Hugs!! I will be thinking about you today. No matter where you are in your feelings, it's still going to be an emotional ordeal. Hope everything goes smoothly for you!


----------



## unsure78 (Oct 17, 2011)

Good luck!
_Posted via Mobile Device_


----------



## sadwithouthim (Dec 8, 2011)

I'm praying for strength and closure for you today. (((HUGS)))


----------



## daisygirl 41 (Aug 5, 2011)

Hugs to you.
Take care of yourself
X
_Posted via Mobile Device_


----------



## Left With 4.5 (Aug 4, 2012)

Stay strong! I'll be thinking about you today.


----------



## EnjoliWoman (Jul 2, 2012)

Remember, when a door shuts, a window opens.


----------



## solitudeseeker (May 1, 2011)

Thank you all for the good wishes.

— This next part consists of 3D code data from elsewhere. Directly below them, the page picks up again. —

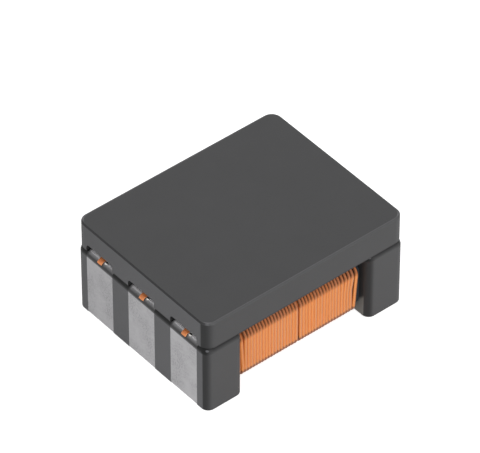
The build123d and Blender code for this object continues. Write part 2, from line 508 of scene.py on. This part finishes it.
@dataclass(frozen=True)
class EnamelFinish:
    """Copper wire under thin enamel, with painted shade where it rolls over the bar's top, darkest
    in the grooves between wires.
    """

    name: str = "enamelled_copper"
    light: Colour = srgb(227, 134, 66)
    deep: Colour = srgb(213, 126, 58)
    rosy: Colour = srgb(206, 138, 100)
    # glow is a painted light on the upright wires' flanks, against the shade between them.
    glow: Colour = srgb(244, 165, 90)
    # shade and groove_shade_colour are painted shade on the roll-over under the plate, the darker
    # one in the grooves.
    shade: Colour = srgb(182, 104, 62)
    groove_shade_colour: Colour = srgb(70, 40, 26)
    # under is painted shade along the winding's bottom edge, where the wire turns under.
    under: Colour = srgb(142, 78, 32)
    # bare_top, bare_edge and bare_end are the tails' bare copper in lit and shaded tones, a painted
    # light and shade by how far a face looks up.
    bare_top: Colour = srgb(216, 140, 92)
    bare_edge: Colour = srgb(200, 112, 52)
    bare_end: Colour = srgb(236, 150, 88)
    tint_share: float = 0.65
    streak_share: float = 0.35
    deep_rise: Pair = (0.1, 0.9)
    rosy_repeat: float = 7.0
    rosy_share: float = 0.8
    flank_rise: Pair = (0.15, 0.75)
    flank_light_share: float = 0.9
    above_rise: Pair = (0.0, 0.4)
    shade_share: float = 0.5
    groove_share: float = 0.68
    under_shade_stops: Stops = ((0.02, 0.0), (0.26, 1.0), (0.7, 1.0), (0.95, 0.55))
    edge_rise: Pair = (0.45, 0.8)
    top_rise: Pair = (0.9, 0.99)
    draw: float = 0.02
    draw_stretch: Point = (1.0, 1.0, 0.12)
    relief: float = 0.0004
    metallic: float = 0.2
    roughness: Pair = (0.42, 0.34)
    specular: float = 0.6

    def build(self) -> bpy.types.Material:
        """Makes the material from what each point of the wire carries: tint, bend and flatness.

        Returns:
            The finished material.
        """
        tree = Shader(self.name)
        tint, bent, flat = (
            tree.add("Attribute", attribute_name=name).outputs["Fac"]
            for name in ("tint", "bent", "flat"))
        streak = tree.noise(self.draw, roughness=0.6, stretch=self.draw_stretch)
        share = tree.math("ADD", tree.times(tint, self.tint_share),
                          tree.times(streak, self.streak_share))
        colour = tree.mix(tree.span(share, *self.deep_rise), self.light, self.deep)
        rosy = tree.times(tree.math("FRACT", tree.times(tint, self.rosy_repeat)), self.rosy_share)
        flank = tree.span(tree.math("ABSOLUTE", tree.facing["X"]), *self.flank_rise)
        above = tree.span(bent, *self.above_rise)
        upright = tree.math("SUBTRACT", 1.0, tree.math("ABSOLUTE", bent))
        below = tree.ramp(tree.times(bent, -1.0), self.under_shade_stops)
        # Painted light on upright flanks; painted shade on the roll-over, in its grooves and along
        # the bottom edge.
        for share, paint in (
            (rosy, self.rosy), (tree.times(flank, upright, self.flank_light_share), self.glow),
            (tree.times(above, self.shade_share), self.shade),
            (tree.times(flank, above, self.groove_share), self.groove_shade_colour), (below, self.under),
        ):
            colour = tree.mix(share, colour, paint)
        # Painted light and shade on the bare tails: lightest where they turn down over the edge,
        # darkest in between, a middle tone on top.
        up = tree.facing["Z"]
        bare_light_and_shade = tree.mix(tree.span(up, *self.edge_rise), self.bare_end, self.bare_edge)
        bare_light_and_shade = tree.mix(tree.span(up, *self.top_rise), bare_light_and_shade, self.bare_top)
        return tree.finish({
            "Base Color": tree.mix(flat, colour, bare_light_and_shade), "Metallic": self.metallic,
            "Roughness": tree.rough(above, self.roughness),
            "Specular IOR Level": self.specular, "Normal": tree.bump(streak, self.relief)})


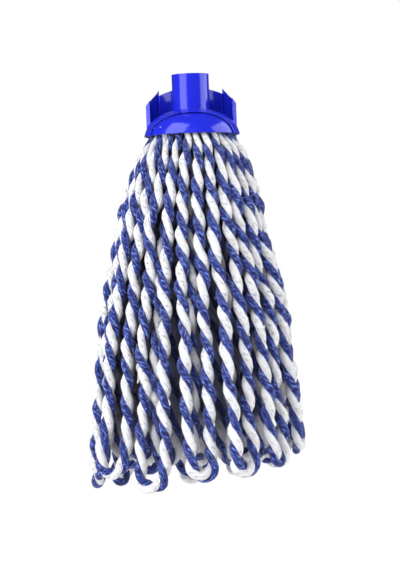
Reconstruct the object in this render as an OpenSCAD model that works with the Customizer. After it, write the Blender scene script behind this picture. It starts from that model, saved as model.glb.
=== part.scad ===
// Looped-yarn mop head: a moulded socket cap over two rings of two-ply yarn loops.
// Millimetres, +Z up. The origin is the centre of the handle socket's mouth.

/* [Handle socket] */
// Outside diameter of the socket tube
tube_od = 29; // [27:0.5:36]
// Bore diameter for the handle
bore_d = 22.6; // [18:0.1:23.4]
// Depth of the bore below the mouth
bore_depth = 34; // [20:1:36]
// Height of the mouth above the cap's rim
tube_rise = 48; // [46:1:60]

/* [Dome] */
// Diameter of the cap at its rim
rim_d = 72.8; // [70:0.5:90]
// Height of the dome above the rim
dome_rise = 20.8; // [18:0.2:25]
// Radius of the dome's flat top
dome_top_r = 58; // [50:1:75]
// Wall thickness of the dome
cap_wall = 2.2; // [1.5:0.1:2.8]
// Depth of the raised brow along the dome's front edge
brow_band = 3.6; // [2:0.1:5]
// How far the brow stands proud of the dome
brow_proud = 1; // [0.4:0.1:1.6]

/* [Crown] */
// Distance from the rim's edge in to the crown wall
crown_inset = 1.1; // [0.6:0.1:3]
// Thickness of the crown wall
crown_wall = 3; // [2:0.1:4]
// Height of the wing peaks above the rim
wing_peak = 38; // [30:0.2:44]
// Height of the wing shoulders above the rim
wing_shoulder = 24.4; // [18:0.2:28]
// Distance of the wing peaks from the centre plane
wing_peak_x = 24.9; // [20:0.1:27]
// Height of the back wall above the rim, at its middle
back_peak = 40.2; // [30:0.2:44]
// Radius of the back wall's arched top
back_arch_r = 50; // [40:1:80]

/* [Yarn clamp] */
// Diameter of the clamp plug's flange
plug_d = 22.6; // [16:0.2:23]
// Shank diameter of the screw
screw_d = 4; // [3:0.5:5]
// Head diameter of the screw
screw_head_d = 8; // [7:0.2:9]
// Outside diameter of the washer
washer_d = 11; // [10:0.2:12]
// Thickness of the washer
washer_t = 1; // [0.6:0.1:1.6]
// Mean radius of the binding ring in the gathered yarn
binding_r = 24; // [20:0.5:27]
// Wire diameter of the binding ring
binding_wire_d = 2.4; // [1.6:0.1:3]

/* [Yarn] */
// Number of sectors, each with one outer and one inner loop
sectors = 14; // [10:1:14]
// Yarn diameter where it hangs free
yarn_d = 9; // [7:0.1:9.4]
// Yarn diameter where the cap squeezes it
neck_d = 6.4; // [5:0.1:6.5]
// Clearance between the gathered yarn and the loops below it
hinge_gap = 0.3; // [0.3:0.1:1]

/* [Hidden] */
$fn = 96;

fit_gap = 0.2;
rim_r = rim_d / 2;
rim_z = -tube_rise;
tube_r = tube_od / 2;
crown_r = rim_r - crown_inset;
socket_floor = 2.5;
wall_lap = 0.7;
boss_r = 5;
boss_drop = 7.5;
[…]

The court hearing went well, my divorce was granted, and the judge was very kind. I was nervous, but in fact it was actually rather entertaining to watch the parade of very weird people coming in and going out of the courtroom. Sixteen other couples were also granted divorces today - it was quite a production.

Now my daughter and I are in bed pigging out on Haagen Dazs chocolate chocolate chip ice cream and playing with magazines. Healthy choices tomorrow. Tonight, indulgence.


----------



## Left With 4.5 (Aug 4, 2012)

solitudeseeker said:


> thank you all for the good wishes. The court hearing went well, my divorce was granted, and the judge was very kind. I was nervous, but in fact it was actually rather entertaining to watch the parade of very weird people coming in and going out of the courtroom. Sixteen other couples were also granted divorces today - it was quite a production.
> 
> Now my daughter and i are in bed pigging out on haagen dazs chocolate chocolate chip ice cream and playing with magazines. Healthy choices tomorrow. Tonight, indulgence.


((hugs))


----------